Great lines, you listed there.
Paul, I don't know Stockwell, or at least I didn't know Stockwell before I read that line. And sure, I read I Was Dora Suarez and The Devil's Home on Leave a couple of weeks ago. I'm damned proud to have done so, too.
Thanks, Alan. The White Arrest (or Brant or Brant and Roberts) books were the first Bruen I read, and I still like them best.
I've written about most if not all of them on this site, if you'd care to search some old posts.
You're welcome, Lou, but in this case the credit goes to Otto Penzler. I read Rilke on Black in the new Mysterious Press e-book edition. He's putting some good books back into circulation.
Dana, I feel the same way about some of Bruen's writing. The books are sometimes one long, agonized, funny rant. It's no surprise Bruen is drawn to poetry -- probably not narrative poetry, either.
I've always enjoyed his humor, and I don't think he's ever concentrated so many laugh lines in one book as he did here.
I.J., I'd guess that the non-Jack Taylor novels frustrate you for the same reason Dana is occasionally dubious about Bruen's stories: plenty of mood and rant and rough humor, but not enough storytelling for some tastes.
Sean, I trimmed some lines from the list I was going to include in this post. If you've read Bruen, you know sly humor at unexpected moments is one of his hallmarks. He has more of it here than in any other book of his I've read.
You're a music guy, so you may appreciate, as I did, the way some of these lines capture the experience of being around pop music. He's funny not just about songs, but about the way they work their way into our lives whether we want them to or not.
Yes, I think you're right. Plus, I think sometimes he rushes. With the Taylor novels, I get the feeling he really worked at getting it right. He gets into the character and stays there.
The Priest was certainly no rush job.
His novels tend to have more than their share of spelling and other small errors. In Rilke on Black, for instance, the character Bonny is referred to on one page as Sonny and then as Benny. It would not detract from Bruen's appeal to subject the books to the sort of editing that would correct such errors.
I think I've read all of Ken Bruen's novels. Definitely liked some of them, particularly the early ones (with or without Jack Taylor). But he's become too self-referential and repetitive for me to be looking forward to his next novel. For example, if I have to read one more time: "Did I blah blah blah? Like fuck I did" I think I'll wind up putting Bruen down for good. And if not a "rush job" The Priest was definitely one of Bruen's weaker Jack Taylor entries. Crikey! All that fantasy fire and brimstone is-he-really-the-devil? Bah!
See, now I very much liked The Priest for such touches as the pathetic nun who had worked alongside the villanous priest. I also liked The Magdalen Martyrs, but some of the others less so.

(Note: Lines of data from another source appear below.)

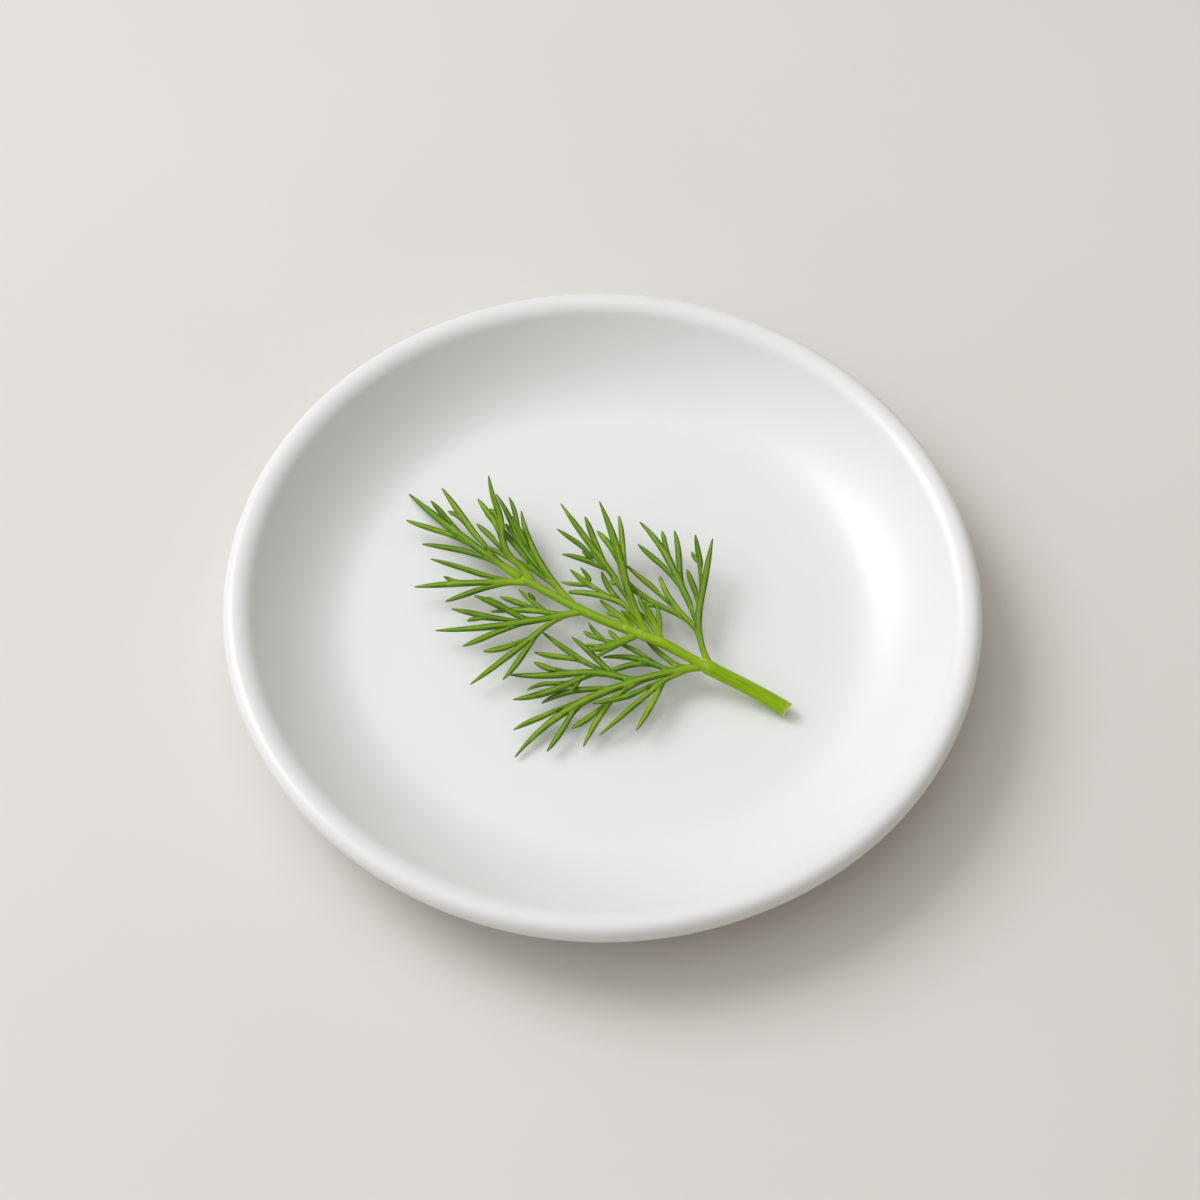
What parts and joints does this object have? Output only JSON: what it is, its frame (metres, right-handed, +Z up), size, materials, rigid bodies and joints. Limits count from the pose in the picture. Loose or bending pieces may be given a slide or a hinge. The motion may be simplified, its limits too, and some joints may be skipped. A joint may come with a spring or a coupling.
{
  "type": "dill sprig on a plate",
  "caption": "Cut sprig of fresh dill with feathery green leaves, lying across a small round white glazed porcelain dish with a rolled lip and a foot ring.",
  "frame": {"origin": "centre of the dish's foot, on the surface it stands on", "axes": "+Z up; -Y towards the viewer; the cut end of the stem points to +X and -Y"},
  "size_m": [0.1, 0.1, 0.013],
  "materials": {
    "glazed_porcelain": "glossy white glaze",
    "dill_stem": "satin, yellow-green",
    "dill_leaf": "satin, leaf green"
  },
  "bodies": {
    "root": {"plate": "glazed_porcelain", "stem": "dill_stem", "leaf_1_left": "dill_leaf", "leaf_1_right": "dill_leaf", "leaf_2_right": "dill_leaf", "leaf_3_left": "dill_leaf", "leaf_3_middle": "dill_leaf", "leaf_3_right": "dill_leaf", "leaf_4_left": "dill_leaf", "leaf_4_right": "dill_leaf", "leaf_5_left": "dill_leaf", "leaf_5_right": "dill_leaf", "leaf_tip": "dill_leaf"}
  },
  "joints": []
}
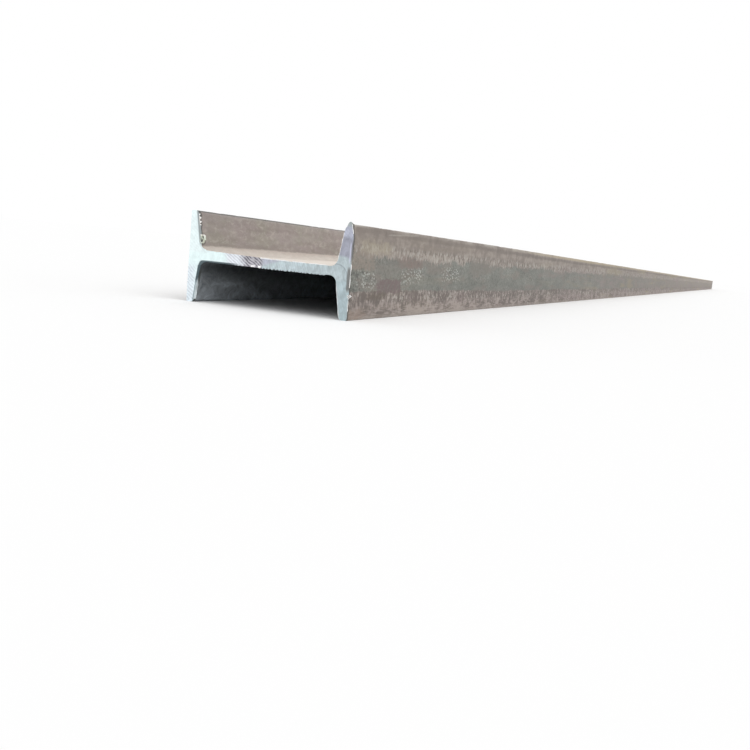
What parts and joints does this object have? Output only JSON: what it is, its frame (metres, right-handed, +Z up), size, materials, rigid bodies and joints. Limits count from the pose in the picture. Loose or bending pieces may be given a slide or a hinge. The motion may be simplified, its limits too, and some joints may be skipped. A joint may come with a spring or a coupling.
{
  "type": "steel i-beam",
  "caption": "Hot-rolled steel I-beam with tapered flanges, in a stock length sawn square at both ends, lying on its flange edges with the web level.",
  "frame": {"origin": "middle of the footprint: halfway along the beam and across its section, on the floor it lies on", "axes": "+Y along the beam's length, +X across its depth from one flange to the other, +Z up, across the width of the flanges and square to the web"},
  "size_m": [0.22, 12, 0.112],
  "materials": {
    "rolled_steel": "dull warm grey mill scale with light scuffs along the flanges; the sawn ends are bright bare steel with saw marks and a thin burr"
  },
  "bodies": {
    "root": {"i_beam": "rolled_steel"}
  },
  "joints": []
}
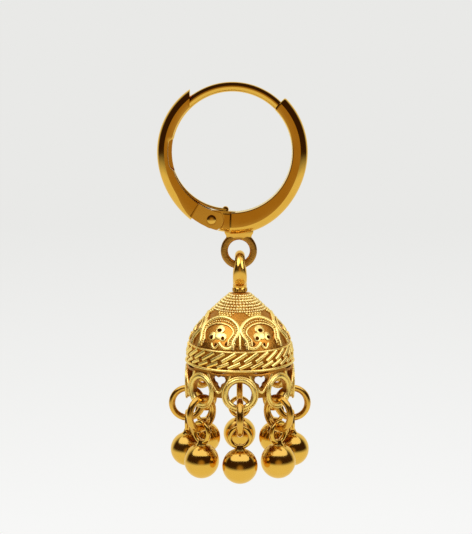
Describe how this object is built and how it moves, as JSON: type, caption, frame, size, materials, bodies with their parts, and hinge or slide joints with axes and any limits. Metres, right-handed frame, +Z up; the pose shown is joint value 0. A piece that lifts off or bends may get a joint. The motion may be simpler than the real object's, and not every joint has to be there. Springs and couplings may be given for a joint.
{
  "type": "jhumka earring",
  "caption": "Jhumka earring: hinged lever-back hoop with a pierced bell dome hanging from a ring below it, fringed with jump rings and polished balls.",
  "frame": {"origin": "middle of the ear wire at the top of the hoop, where the earring hangs in the ear", "axes": "+Z up, the hoop lies in the XZ plane with its lever on the -X side, and +Y points away from the front"},
  "size_m": [0.0154, 0.0144, 0.0387],
  "materials": {
    "polished_gold_plate": "mirror polished gold plating over brass",
    "cast_gold_plate": "cast brass, gold plated, fine granular relief",
    "ring_gold_plate": "gold plated drawn wire",
    "ball_gold_plate": "mirror polished gold plated balls"
  },
  "bodies": {
    "hoop": {"hoop": "polished_gold_plate"},
    "lever": {"lever": "polished_gold_plate", "hinge_rivet": "polished_gold_plate"},
    "drop": {"jhumka_dome": "cast_gold_plate", "link_0": "ring_gold_plate", "link_1": "ring_gold_plate", "link_2": "ring_gold_plate", "link_3": "ring_gold_plate", "link_4": "ring_gold_plate", "link_5": "ring_gold_plate", "link_6": "ring_gold_plate", "link_7": "ring_gold_plate", "ball_0": "ball_gold_plate", "ball_1": "ball_gold_plate", "ball_2": "ball_gold_plate", "ball_3": "ball_gold_plate", "ball_4": "ball_gold_plate", "ball_5": "ball_gold_plate", "ball_6": "ball_gold_plate", "ball_7": "ball_gold_plate"}
  },
  "joints": [
    {"name": "lever_hinge", "type": "hinge", "parent": "hoop", "child": "lever", "pos_m": [-0.00206, 0, -0.01294], "axis": [0, -1, 0], "range_deg": [0, 60]},
    {"name": "drop_swing", "type": "hinge", "parent": "hoop", "child": "drop", "pos_m": [0.00064, 0, -0.01756], "axis": [1, 0, 0], "range_deg": [-60, 60]}
  ]
}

I'm reading Adrian McKinty at the moment. His protagonist reminds me of Jack Taylor. This is the sort of character I really like and admire and it's not always easy to pull that off. It's also very rare to find such complex protagonists in crime fiction.
He has created a number of good protagonists, and he has a new book on the way, about which good things are being said.
I may talk disproportionately about funny lines, but I like a protagonist who does more than make rueful wisecracks, too.
Thanks for the music link. I had never heard this song nor Maria Bethania. Enjoyed both and the video, and went on to read about the singer. Interesting.
You're welcome. You'll have read about the Tropicalia movement, that at least one of its members went into exile Brazil's military government.